Confronted, Romney at first cringed, his default position. A conservative would have embraced it, to argue that government dependency is morally wrong, a way of buying voters, then subjugating them, like the Chicago machine has done for almost a century.

But Romney isn't a conservative. And while he complains about Obama's spending on social programs, he wants to spend an estimated trillion on the military.

Romney is a blue-state Republican establishment suit, just another rich guy in a parade of all those white-shoe moderate GOP Gumbies you see in Obama's Illinois. When Romney speaks conservative, it sounds forced, an odd foreign dialect tangling the man's tongue, as if it were a language he hated studying at school.

Let's admit it. Romney is a stiff, the guy in the Kohl's Father's Day catalog, the fellow with the hard grin and the hard crease in the pleated khakis.

Conservatives spent last week making wonderful arguments for Romney, but the fact is that they make a better case than he does. And so, going into the first debate, Romney is on defense, a one-legged man in a sprint.

With the continuing economic news, with millions and millions of Americans out of work or underemployed as the result of his policies, Obama should be trailing by 12 percent. But he's about even with Romney. Why? He's not a stiff. He's cool. People like him.

He sings. He laughs. He plays golf. He even held a fundraiser with the Middle East in turmoil and a U.S. ambassador killed and got away with it. After days of insisting the turmoil was the result of that stupid anti-Muslim video, the Obama White House finally admitted Ambassador Chris Stevens' death was the result of a planned terrorist attack Sept. 11.

But there was little immediate political cost. Why? Because Romney was on the defensive over that 47 percent crack, and because American journalists are still tingly about Obama.

How confident is the Obama campaign? Last week, with American embassies under siege in the Middle East, team Obama tweeted a remarkable 2009 White House photo. Obama was sitting and chatting with a man in a pirate costume. Yes, a pirate costume. It was a cool way to celebrate International Talk Like A Pirate Day. Romney couldn't get away with talking like a pirate. Obama? Yes he can.

And on Letterman last week, a bromance if ever there was one, Obama was asked about the debt when he took office.

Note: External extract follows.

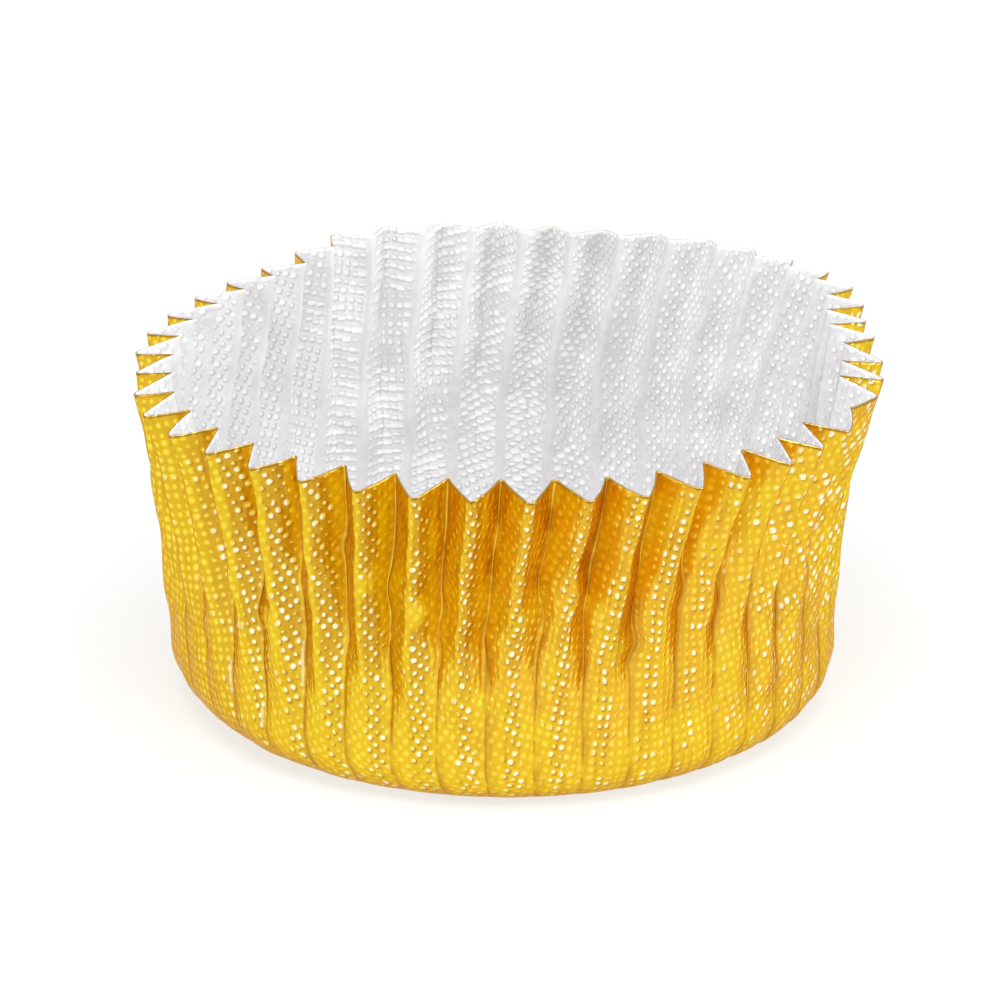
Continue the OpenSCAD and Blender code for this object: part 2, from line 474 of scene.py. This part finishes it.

Letterman: Do you remember what that number was? Was it $10 trillion?

Obama said he didn't remember. He added that we don't have to worry about it right now. Later, but not now.

But as a presidential candidate, Obama was horrified at the debt of then-President George W. Bush, charging that Bush had taken out a credit card from the Bank of China.

The first 42 presidents had driven the debt to $5 trillion, he said, but Bush "added $4 trillion by his lonesome, so that we now have over $9 trillion of debt that we are going to have to pay back — $30,000 for every man, woman and child."

"That's irresponsible. It's unpatriotic," said candidate Obama.

Under Obama, in just over three years, the debt has ballooned to $16 trillion. He spends and spends. But he sure looked cool talking to the pirate.

Numbers don't cringe. Numbers don't have bromances with talk show hosts. Numbers don't make gaffes.

And all that $16 trillion debt does is grow.